Over the years, the Kimmel family has been immersed in military service, almost enough to form its own squadron: Nine have graduated from service academies, including six from the Navy. Mr. Kimmel’s fourth great-grandfather, a Quaker named Herman Husband, stirred up a nest of hornets that led to the Battle of Alamance in 1771, a prelude to the Revolutionary War, before moving to Pennsylvania, where he helped foment the Whiskey Rebellion.
Mr. Kimmel said that while Husband had been accused of starting both the Revolutionary War and the Whiskey Rebellion, Admiral Kimmel was accused from the well of the House of Representatives by the chairman of the House Appropriations Committee, Clarence Cannon, of failing to prevent not only World War II, but the Cold War as well. Mr. Kimmel said the FBI had fed information to Cannon to lead him to that conclusion.
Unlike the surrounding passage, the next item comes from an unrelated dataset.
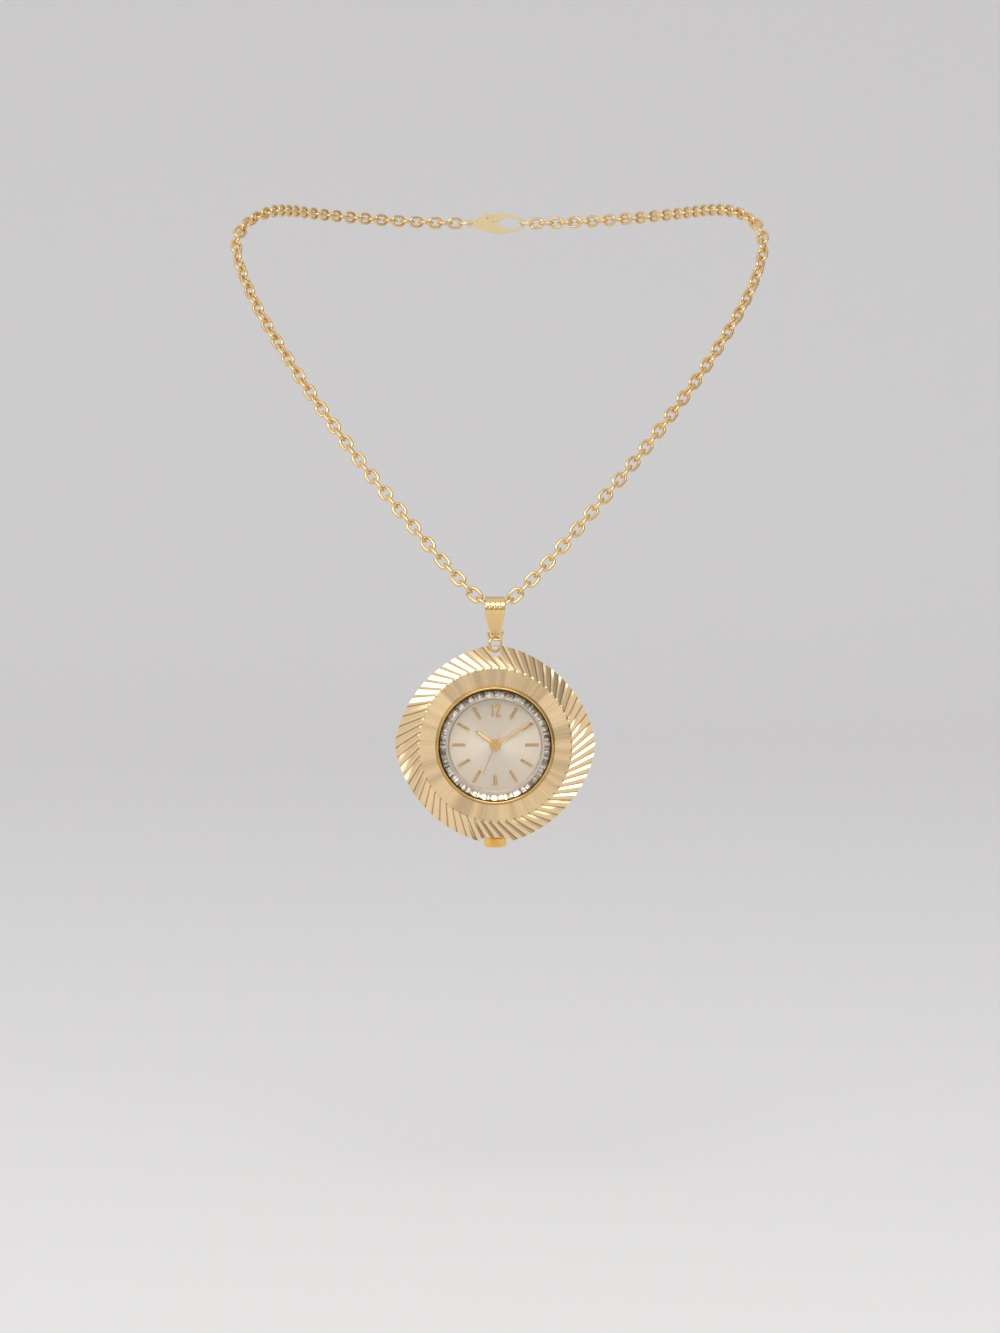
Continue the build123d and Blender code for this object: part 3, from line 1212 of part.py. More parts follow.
RING_REACH = NAPE_HALF_GAP - END_RING_RADIUS
CLASP_LEFT = -RING_REACH + END_RING_WIRE / 2 - CLASP_EYE_BORE + CLASP_EYE_RADIUS - TRIGGER_CLEAR
CLASP_RIGHT = RING_REACH + END_RING_WIRE / 2 + TRIGGER_CLEAR + HOOK_WALL


def clasp_outline():
    half_long = (CLASP_RIGHT - CLASP_LEFT) / 2
    return Pos((CLASP_RIGHT + CLASP_LEFT) / 2, 0) * Ellipse(half_long, CLASP_HALF_TALL)


def clasp_opening():
    middle = CLASP_RIGHT - HOOK_WALL - CLASP_OPEN_LONG / 2
    return Pos(middle, 0) * Ellipse(CLASP_OPEN_LONG / 2, CLASP_OPEN_HALF)


def slab(face, thick):
    return extrude(face, amount=thick / 2, both=True)


def make_clasp_body():
    body = slab(clasp_outline() - clasp_opening(), CLASP_THICK)
    half = CLASP_THICK / 2
    plan = make_face(Polyline(
        (CLASP_LEFT - OVERRUN, -CLASP_EYE_THICK / 2), (CLASP_LEFT + OVERRUN, -half),
        (TRIGGER_RIGHT - OVERRUN, -half), (CLASP_RIGHT, -HOOK_END_THICK / 2),
        (CLASP_RIGHT, HOOK_END_THICK / 2), (TRIGGER_RIGHT - OVERRUN, half),
        (CLASP_LEFT + OVERRUN, half), (CLASP_LEFT - OVERRUN, CLASP_EYE_THICK / 2), close=True))
    body = body & (Plane.XZ * extrude(plan, amount=CLASP_HALF_TALL + OVERRUN, both=True))
    eye_x = CLASP_LEFT - CLASP_EYE_RADIUS + TRIGGER_CLEAR
    body = body + Pos(eye_x, 0) * slab(Circle(CLASP_EYE_RADIUS), CLASP_EYE_THICK)
    body = body - Pos(eye_x, 0) * slab(Circle(CLASP_EYE_BORE), CLASP_THICK)
    top = CLASP_HALF_TALL + OVERRUN
    floor = TRIGGER_FLOOR - TRIGGER_CLEAR
    slot = TRIGGER_THICK + 2 * FIT
    mouth = make_face(Polyline(
        (CHEEK_RIGHT, floor), (CHEEK_RIGHT, top), (TRIGGER_RIGHT + TRIGGER_CLEAR, top),
        (TRIGGER_RIGHT + TRIGGER_CLEAR, floor), close=True))
    body = body - slab(mouth, CLASP_THICK + OVERRUN)
    relief = make_face(Polyline(
        (TRIGGER_LEFT - TRIGGER_CLEAR, LEAF_START[1] - LEAF_THICK), (TRIGGER_LEFT - TRIGGER_CLEAR, top),
        (CHEEK_RIGHT, top), (0.0, floor), (CLASP_OPEN_HALF, -CLASP_OPEN_HALF / 2),
        (CHEEK_RIGHT, LEAF_START[1] - LEAF_THICK), close=True))
    body = body - slab(relief, slot)
    for step in range(TRIGGER_STEPS + 1):
        body = body - slab(trigger_room(TRIGGER_SWING * step / TRIGGER_STEPS), slot)
    return body - Pos(*TRIGGER_PIN_AT) * slab(Circle(TRIGGER_PIN_RADIUS), CLASP_THICK + OVERRUN)


def trigger_outline():
    top = CLASP_HALF_TALL + OVERRUN
    band = make_face(Polyline(
        (TRIGGER_LEFT, TRIGGER_FLOOR), (TRIGGER_LEFT, top), (TRIGGER_RIGHT, top),
        (TRIGGER_RIGHT, TRIGGER_FLOOR), close=True))
    face = (clasp_outline() & band) - clasp_opening()
    return face + Pos(*TRIGGER_KNOB_AT) * Circle(TRIGGER_KNOB)


def trigger_room(turn):
    """The trigger's outline with a margin, swung inwards about its pin."""
    across, up = TRIGGER_PIN_AT
    wide = offset(trigger_outline(), amount=TRIGGER_MARGIN)
    return Pos(across, up) * Rot(0, 0, -turn) * Pos(-across, -up) * wide


def make_clasp_trigger():
    face = trigger_outline() - Pos(*TRIGGER_PIN_AT) * Circle(TRIGGER_PIN_RADIUS + FIT)
    return slab(face, TRIGGER_THICK)


def make_clasp_pin():
    return Pos(*TRIGGER_PIN_AT) * slab(Circle(TRIGGER_PIN_RADIUS - SEAT / 2), CLASP_THICK)


def make_clasp_spring():
    return bar(LEAF_THICK, LEAF_START, LEAF_END, -TRIGGER_THICK / 4, TRIGGER_THICK / 4)


def end_ring(side):
    ring_body = Rot(90, 0, 0) * Torus(END_RING_RADIUS, END_RING_WIRE / 2)
    return Pos(side * NAPE_HALF_GAP, 0, 0) * ring_body

HEAD = Pos(0, HEAD_DEPTH, HEAD_HEIGHT) * Rot(90, 0, 0)
NAPE = Pos(0, ROUTE[0][1], ROUTE[0][2]) * Rot(90, 0, 0)


def head_pieces():
    return {
        "bail": make_bail(), "bail_link": make_bail_link(), "jump_ring": make_jump_ring(),
        "bezel_frame": make_bezel_frame(), "crystal_ring": make_crystal_ring(), "crystal": make_crystal(),
        "rehaut_ring": make_rehaut(), "case_body": make_case_body(), "case_back": make_case_back(),
        "case_back_gasket": make_gasket(), "crown_tube": make_crown_tube(), "crown": make_crown(),
        "crown_gasket": make_crown_gasket(), "winding_stem": make_stem(),
        "winding_pinion": make_winding_pinion(), "clutch_wheel": make_clutch(),
        "setting_lever": make_setting_lever(), "dial": make_dial(), "hour_markers": make_hour_markers(),
        "numeral_twelve": make_numeral(), "hour_hand": make_hour_hand(), "minute_hand": make_minute_hand(),
        "second_hand": make_second_hand(), "movement_ring": make_movement_ring(),
        "main_plate": make_main_plate(), "train_bridge": make_bridge(), "bridge_pillars": make_pillars(),
        "bridge_screws": make_bridge_screws(), "barrel": make_barrel(), "mainspring": make_mainspring(),
        "barrel_arbor": make_barrel_arbor(), "ratchet_wheel": make_ratchet_wheel(),
        "crown_wheel": make_crown_wheel(), "crown_wheel_core": make_crown_wheel_core(),
        "click": make_click(), "click_spring": make_click_spring(), "centre_wheel": make_centre_wheel(),
        "cannon_pinion": make_cannon_pinion(), "minute_wheel": make_minute_wheel(),
        "hour_wheel": make_hour_wheel(), "third_wheel": make_third_wheel(),
        "fourth_wheel": make_fourth_wheel(), "escape_wheel": make_escape_wheel(),
        "pallet_fork": make_pallet_fork(), "balance_wheel": make_balance_wheel(),
        "hairspring": make_hairspring(), "balance_cock": make_balance_cock(),
    }


def clasp_pieces():
    return {
        "clasp_body": make_clasp_body(), "clasp_trigger": make_clasp_trigger(),
        "clasp_pin": make_clasp_pin(), "clasp_spring": make_clasp_spring(),
        "clasp_ring": end_ring(-1), "catch_ring": end_ring(1),
    }


def main():
    os.makedirs("parts", exist_ok=True)
    nodes = {name: HEAD * shape for name, shape in head_pieces().items()}
    nodes.update({name: NAPE * shape for name, shape in clasp_pieces().items()})
    nodes.update(make_chain())
    for name, shape in nodes.items():
        export_step(shape, "parts/" + name + ".step")
    print("head centre at", round(HEAD_DEPTH, 3), round(HEAD_HEIGHT, 3), "pieces", len(nodes))


main()
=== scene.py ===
import math

import bmesh
import bpy
from bpy.props import FloatProperty, FloatVectorProperty, IntProperty, PointerProperty
from bpy.types import Operator, Panel, PropertyGroup
from mathutils import Matrix, Vector


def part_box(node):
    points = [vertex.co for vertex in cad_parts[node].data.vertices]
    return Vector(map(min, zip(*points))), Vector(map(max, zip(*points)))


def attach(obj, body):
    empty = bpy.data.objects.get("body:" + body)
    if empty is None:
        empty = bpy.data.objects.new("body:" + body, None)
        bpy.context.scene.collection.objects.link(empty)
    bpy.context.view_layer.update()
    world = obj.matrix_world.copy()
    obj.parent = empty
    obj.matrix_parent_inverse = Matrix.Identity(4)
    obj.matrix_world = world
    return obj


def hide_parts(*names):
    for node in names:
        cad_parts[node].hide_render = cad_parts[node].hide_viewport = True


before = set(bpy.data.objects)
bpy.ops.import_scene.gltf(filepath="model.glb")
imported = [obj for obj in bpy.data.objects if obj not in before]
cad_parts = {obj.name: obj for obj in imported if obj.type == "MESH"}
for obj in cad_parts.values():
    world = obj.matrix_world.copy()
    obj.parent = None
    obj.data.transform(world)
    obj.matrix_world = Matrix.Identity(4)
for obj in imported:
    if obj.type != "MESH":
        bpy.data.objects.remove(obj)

# Pendant watch on a cable chain. Metres, +Z up, the dial faces -Y.
# The watch head is drawn in its own frame: x right, y up, z towards the viewer,
# with the top of the dial at z = 0, and is then set where the solids are.

bl_info = {
    "name": "Pendant watch",
    "version": (1, 0, 0),
    "blender": (4, 5, 0),
    "location": "3D View > Sidebar > Pendant watch",
    "description": "Dresses a pendant watch, its bail and its chain",
    "category": "Object",
}

MM = 0.001
TAU = math.tau
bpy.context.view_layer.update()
DIAL_LOW, DIAL_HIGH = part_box("dial")
HEAD = Matrix.Translation((0.0, DIAL_LOW[1], (DIAL_LOW[2] + DIAL_HIGH[2]) / 2)) @ Matrix.Rotation(
    math.radians(90.0), 4, "X")
HEAD_CENTRE = HEAD.translation

# Radii that both the shapes and the materials use
CONE_RADIUS = 15.3 * MM
CRYSTAL_RADIUS = 10.95 * MM
DIAL_RADIUS = 9.6 * MM

# Starting values of the panel and of the node trees
LINK_LONG = 0.00375
LINK_WIDE = 0.0027
LINK_WIRE = 0.00066
FLUTE_COUNT = 60
FLUTE_DEPTH = 0.0004

# Angles in degrees past which the edges of a piece stay sharp
RIM_EDGES = 9.0
HAND_EDGES = 12.0
CROWN_EDGES = 12.0
CASE_EDGES = 25.0
NUMERAL_EDGES = 30.0
STAGE_EDGES = 30.0
BAIL_EDGES = 38.0
LATHE_EDGES = 40.0
RING_EDGES = 50.0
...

During the first attack on the World Trade Center in 1993, Mr. Kimmel was the assistant agent in charge of the Philadelphia FBI division heading the foreign counterintelligence and terrorism programs. He said Pearl Harbor has resonance for America after the attacks of September 11, 2001, and that one unlearned lesson was that governmental agencies such as the CIA and FBI need to share information better.
But some improvements have been made, he said. While in the aftermath of September 11 both the head of the FBI, Louis Freeh, and the director of intelligence, George Tenet, testified, neither the head of the FBI, J. Edgar Hoover, nor the head of the Office of the Coordinator of Information, William Donovan, ever testified at any of the Pearl Harbor investigations, Mr. Kimmel said.